Device structure of the blue and yellow devices was ITO (150 nm)/PEDOT:PSS (60 nm)/TAPC (20 nm)/mCP (10 nm)/mCP:DCzIPN or DCzIPN:PO-01 (25 nm)/TSPO1 (35 nm)/LiF (1 nm)/Al (200 nm). The doping concentrations of DCzIPN and PO-01 were 5 wt% and 15 wt%, respectively. Hybrid WOLEDs had device structures of ITO (150 nm)/PEDOT:PSS (60 nm)/TAPC (20 nm)/mCP (10 nm)/mCP:DCzIPN (5 nm)/DCzIPN:PO-01 (1.5 nm)/mCP:DCzIPN (23.5 nm)/TSPO1 (35 nm)/LiF (1 nm)/Al (200 nm) (device I) and ITO (150 nm)/PEDOT:PSS (60 nm)/TAPC (20 nm)/mCP (10 nm)/mCP:DCzIPN (13.5 nm)/DCzIPN:PO-01 (3.0 nm)/mCP:DCzIPN (13.5 nm)/TSPO1 (35 nm)/LiF (1 nm)/Al (200 nm) (device II).
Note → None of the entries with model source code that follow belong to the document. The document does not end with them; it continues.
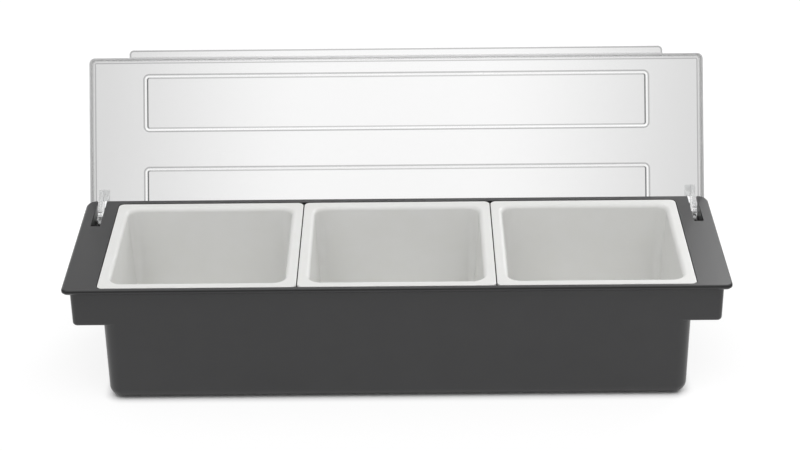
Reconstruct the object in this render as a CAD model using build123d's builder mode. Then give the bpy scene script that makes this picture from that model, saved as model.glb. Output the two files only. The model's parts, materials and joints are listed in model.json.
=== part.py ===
from build123d import *
from math import atan2, cos, degrees, hypot, radians, sin, sqrt
import os

# Bar garnish tray: a moulded housing with three lift-out inserts under a hinged clear lid.
# Millimetres. +Z is up, the front faces -Y, and the origin is under the middle of the base.
# The lid stands open, as it does in use.

# Overall sizes
rim_length = 485.0
rim_depth = 150.0
height = 95.8

# Housing rim
rim_thickness = 3.8
rim_edge_chamfer = 1.2
rim_front_radius = 5.0
rim_back_radius = 8.0
rim_overhang = 5.2          # rim beyond the walls

# Housing walls
wall = 2.6
floor_thickness = 2.8
draft = 0.7                 # degrees, narrowing downwards
ear_corner_radius = 4.0
tub_corner_radius = 11.0
base_edge_radius = 9.0
cove = 4.5                  # slanted edge round the tub's floor
ear_drop = 32.4             # from the rim's top to the ears' lower edge
ear_reach = 21.6            # ears beyond the tub's end walls
ear_edge_radius = 2.6

# Inserts
insert_count = 3
insert_gap = 0.7            # between neighbouring flanges
ice_gap = 9.2               # from the tub's floor to the inserts
insert_wall = 2.0
insert_floor = 2.2
flange_thickness = 2.0
flange_width = 6.6          # flange beyond the insert's own wall
flange_seat = 4.0           # flange over the tub's front and end walls
flange_seat_back = 1.0      # flange over the tub's back wall
flange_corner_radius = 4.5
flange_edge_chamfer = 0.6
insert_corner_radius = 13.0
insert_taper = 2.4          # degrees
insert_base_chamfer = 5.0
insert_cove = 4.0           # slanted edge round the insert's floor
mouth_chamfer = 1.5
recess_clearance = 0.4      # around the row of flanges

# Hinge pivots, saddles and slots
pin_radius = 2.0
pin_clearance = 0.05
pivot_back = 17.3           # pin axis in front of the rim's back edge
pivot_drop = 12.7           # pin axis below the rim's top
slot_width = 7.3
slot_length = 45.0          # from the rim's back edge
slot_corner_radius = 1.0
side_clearance = 0.35
cheek_thickness = 2.0
cheek_front = 9.0           # cheek in front of the pin axis
saddle_thickness = 1.6
saddle_half_width = 4.5
saddle_drop = 9.5           # saddle below the pin axis
saddle_rise = 1.2           # saddle above the pin axis

# Lid
lid_open_angle = 116.9      # degrees from closed
lid_end_inset = 1.3         # skirt inside the rim's ends
lid_front_inset = 1.5       # skirt inside the rim's front edge
lid_back_inset = 5.0        # sheet inside the rim's back edge
lid_rise = 8.5              # sheet's underside above the rim when closed
lid_gap = 0.3               # skirt above the rim when closed
sheet_thickness = 1.8
skirt_draft = 2.0           # degrees
lid_corner_radius = 4.5
lid_edge_radius = 3.0
lip_end_margin = 31.6       # lip short of the skirt's ends
lip_reach = 6.1
lip_thickness = 1.8
lip_corner_radius = 3.5
swing_clearance = 0.3       # from the swinging side skirts to the rim

# Raised panels of the lid
panel_end_margin = 41.7
panel_margin = 12.5         # from the lid's front and back edges
panel_gap = 28.3            # between the two panels
panel_rise = 1.4
panel_slope = 2.4
panel_corner_radius = 4.2

# Hinge clips under the lid
arm_thickness = 3.1
eye_radius = 4.6
arm_root_front = 27.8       # in front of the pin axis when closed
arm_root_back = 8.0
arm_front_drop = 5.0
throat_forward = 7.0
throat_rise = 6.6
arm_lap_clearance = 0.6     # from the plate round the eye to the back wall
arm_relief = 1.7            # from the saddles' sides to the arm plate
arm_corner_radius = 3.0
foot_width = 7.3
foot_length = 9.0
foot_thickness = 1.6
window_width = 4.0
window_length = 12.0
window_radius = 0.8

overrun = 2.0

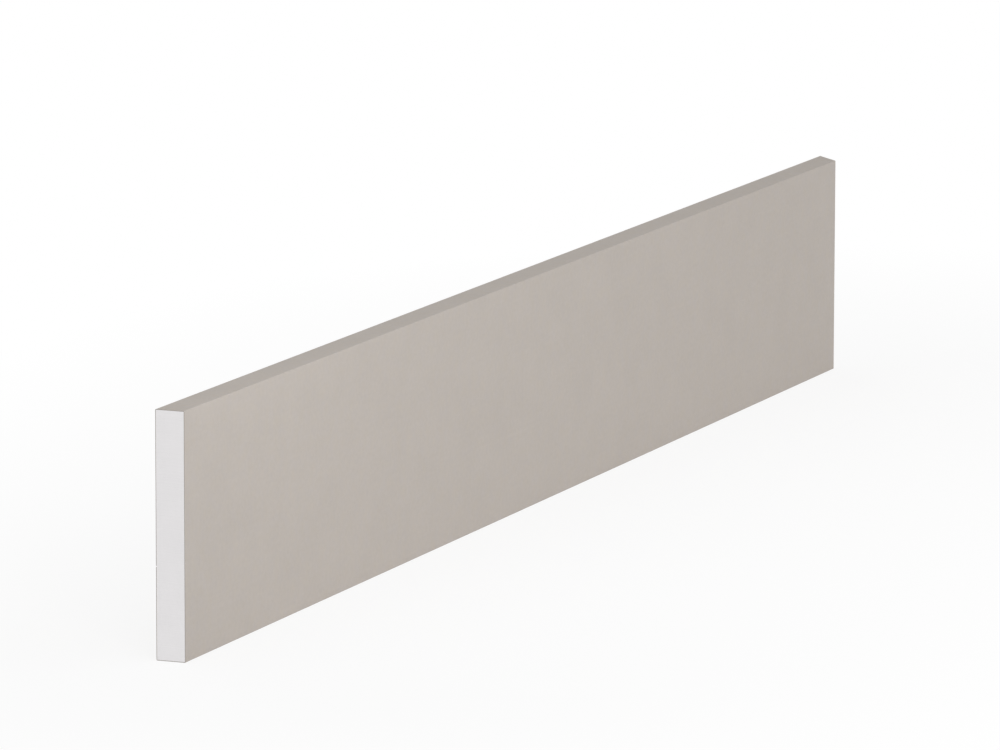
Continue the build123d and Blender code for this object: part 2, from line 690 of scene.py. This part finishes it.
def floor_piece(colour):
    """A square of floor under the board, as a grid of four quads."""
    side = np.linspace(-FLOOR_REACH, FLOOR_REACH, 3)
    x, y = np.meshgrid(side, side)
    points = np.stack([x, y, np.zeros_like(x)], -1)
    quads = grid_quads(len(side), len(side), around=False)
    floor = piece_from("studio_floor", points, quads)
    floor.data.materials.append(floor_material(colour))


def sky(level):
    """World light: an even level on the board, and plain white where the background is seen."""
    world = bpy.data.worlds.new("studio_sky")
    world.use_nodes = True
    bpy.context.scene.world = world
    board = NodeBoard(world.node_tree)
    board.tree.nodes.clear()
    even = board.add("ShaderNodeBackground")
    board.put(even.inputs["Color"], (1, 1, 1, 1))
    board.put(even.inputs["Strength"], level)
    white = board.add("ShaderNodeBackground")
    board.put(white.inputs["Color"], (1, 1, 1, 1))
    mixed = board.add("ShaderNodeMixShader")
    board.put(mixed.inputs["Fac"], seen_rays(board))
    board.put(mixed.inputs[1], even.outputs["Background"])
    board.put(mixed.inputs[2], white.outputs["Background"])
    output = board.add("ShaderNodeOutputWorld")
    board.put(output.inputs["Surface"], mixed.outputs["Shader"])


def turn_to(item, right, up, back):
    """Turns a lamp or camera so that its own three axes lie along right, up and back."""
    item.rotation_mode = "QUATERNION"
    item.rotation_quaternion = Matrix((right, up, back)).transposed().to_quaternion()


def soft_lamp(name, place, target, size, power):
    """A soft lamp of that length and width, along the board, facing the target, hidden from camera."""
    back = (Vector(place) - Vector(target)).normalized()
    along = (Vector((1, 0, 0)) - back * back.x).normalized()
    data = bpy.data.lights.new(name, "AREA")
    data.shape = "RECTANGLE"
    data.size, data.size_y = size
    data.energy = power
    lamp = bpy.data.objects.new(name, data)
    turn_to(lamp, along, back.cross(along), back)
    lamp.location = place
    lamp.visible_camera = False
    bpy.context.scene.collection.objects.link(lamp)


def aimed_camera(stage):
    """The camera that sees the board as it is pictured."""
    right = Vector((math.cos(stage.azimuth), math.sin(stage.azimuth), 0))
    level_back = Vector((math.sin(stage.azimuth), -math.cos(stage.azimuth), 0))
    back = level_back * math.cos(stage.elevation) + Vector((0, 0, math.sin(stage.elevation)))
    up = back.cross(right)
    rolled_right = right * math.cos(stage.roll) + up * math.sin(stage.roll)
    rolled_up = up * math.cos(stage.roll) - right * math.sin(stage.roll)
    data = bpy.data.cameras.new("camera")
    data.sensor_width = SENSOR_WIDTH
    data.lens = stage.lens
    data.clip_end = 2 * FLOOR_REACH
    camera = bpy.data.objects.new("camera", data)
    turn_to(camera, rolled_right, rolled_up, back)
    camera.location = Vector(stage.aim) + back * stage.distance
    bpy.context.scene.collection.objects.link(camera)
    bpy.context.scene.camera = camera


# Operators

def settle(piece, node, material):
    """Gives the piece its finish and its place in the frame. It may not stand out of the CAD box."""
    piece.data.materials.append(material)
    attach(piece, ROOT_BODY)
    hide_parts(node)
    points = np.empty(len(piece.data.vertices) * 3, np.float32)
    piece.data.vertices.foreach_get("co", points)
    points = points.reshape(-1, 3)
    low, high = np.array(CAD_BOX)
    if (points < low - BOX_TOLERANCE).any() or (points > high + BOX_TOLERANCE).any():
        raise RuntimeError(f"{piece.name} stands out of the board's box")


class SKIRTING_OT_wrap_foil(Operator):
    """Wrap the decor foil round the board"""

    bl_idname = "skirting.wrap_foil"
    bl_label = "Wrap the foil"

    def execute(self, context):
        look = context.scene.skirting_foil
        piece = foil_piece(look, context.scene.skirting_core.far_mitre)
        settle(piece, "foil_wrap", foil_material(look))
        return {"FINISHED"}


class SKIRTING_OT_saw_core(Operator):
    """Make the core board with its two sawn ends"""

    bl_idname = "skirting.saw_core"
    bl_label = "Saw the core board"

    def execute(self, context):
        look = context.scene.skirting_core
        piece = core_piece(look, context.scene.skirting_foil)
        settle(piece, "core_board", core_material(look))
        return {"FINISHED"}


class SKIRTING_OT_set_stage(Operator):
    """Set up the floor, the light and the camera"""

    bl_idname = "skirting.set_stage"
    bl_label = "Set the stage"

    def execute(self, context):
        stage = context.scene.skirting_stage
        floor_piece(stage.floor_colour)
        sky(stage.sky_level)
        soft_lamp("front_lamp", **FRONT_LAMP, power=stage.front_power)
        soft_lamp("strip_lamp", **STRIP_LAMP, power=stage.strip_power)
        soft_lamp("back_lamp", **BACK_LAMP, power=stage.back_power)
        aimed_camera(stage)
        context.scene.view_settings.view_transform = "Standard"
        return {"FINISHED"}


class SKIRTING_PT_board(Panel):
    """Sidebar panel with the board's pieces and its stage."""

    bl_idname = "SKIRTING_PT_board"
    bl_label = "Skirting board"
    bl_space_type = "VIEW_3D"
    bl_region_type = "UI"
    bl_category = "Skirting"

    def draw(self, context):
        for name, settings, operator in STEPS:
            box = self.layout.box()
            for setting in settings.__annotations__:
                box.prop(getattr(context.scene, name), setting)
            box.operator(operator.bl_idname)


# One row for each step: its settings' name in the scene, their class, and its operator
STEPS = [
    ("skirting_foil", SKIRTING_PG_foil, SKIRTING_OT_wrap_foil),
    ("skirting_core", SKIRTING_PG_core, SKIRTING_OT_saw_core),
    ("skirting_stage", SKIRTING_PG_stage, SKIRTING_OT_set_stage),
]


def register():
    """Makes the settings, operators and panel known to Blender."""
    for name, settings, operator in STEPS:
        bpy.utils.register_class(settings)
        bpy.utils.register_class(operator)
        setattr(bpy.types.Scene, name, PointerProperty(type=settings))
    bpy.utils.register_class(SKIRTING_PT_board)


def unregister():
    """Takes them out again, in the opposite order."""
    bpy.utils.unregister_class(SKIRTING_PT_board)
    for name, settings, operator in reversed(STEPS):
        delattr(bpy.types.Scene, name)
        bpy.utils.unregister_class(operator)
        bpy.utils.unregister_class(settings)


def main():
    """Registers the add-on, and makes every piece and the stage."""
    register()
    bpy.ops.skirting.wrap_foil()
    bpy.ops.skirting.saw_core()
    bpy.ops.skirting.set_stage()


if __name__ == "__main__":
    main()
The doping concentrations of DCzIPN and PO-01 were 5 wt% and 15 wt%, respectively. All devices were prepared by vacuum thermal evaporation process except for the PEDOT:PSS layer which was formed by spin coating process. Doping concentration of the dopant materials was controlled by changing the relative deposition rate of host and dopant materials. After deposition of LiF and Al, the OLEDs were encapsulated inside glove box using a glass cover with a CaO getter attached. The encapsulation glass and the substrate were sealed using epoxy adhesive by ultraviolet curing process.

Measurements

All device performances were measured in ambient condition using the encapsulated devices. Keithley 2400 source measurement unit and CS 1000 spectroradiometer were used for the measurement of current density-voltage-luminance characteristics of the fabricated devices. Quantum efficiency of the devices was calculated by assuming Lambertian distribution of light emission. Transient PL and time resolved PL data were obtained using an optical measurement system equipped with a pulsed Nd-YAG laser (355 nm) and an intensified charge-coupled device (ICCD) detector. Chemical characterization method of the synthesized compound was the same as that reported in our previous work28.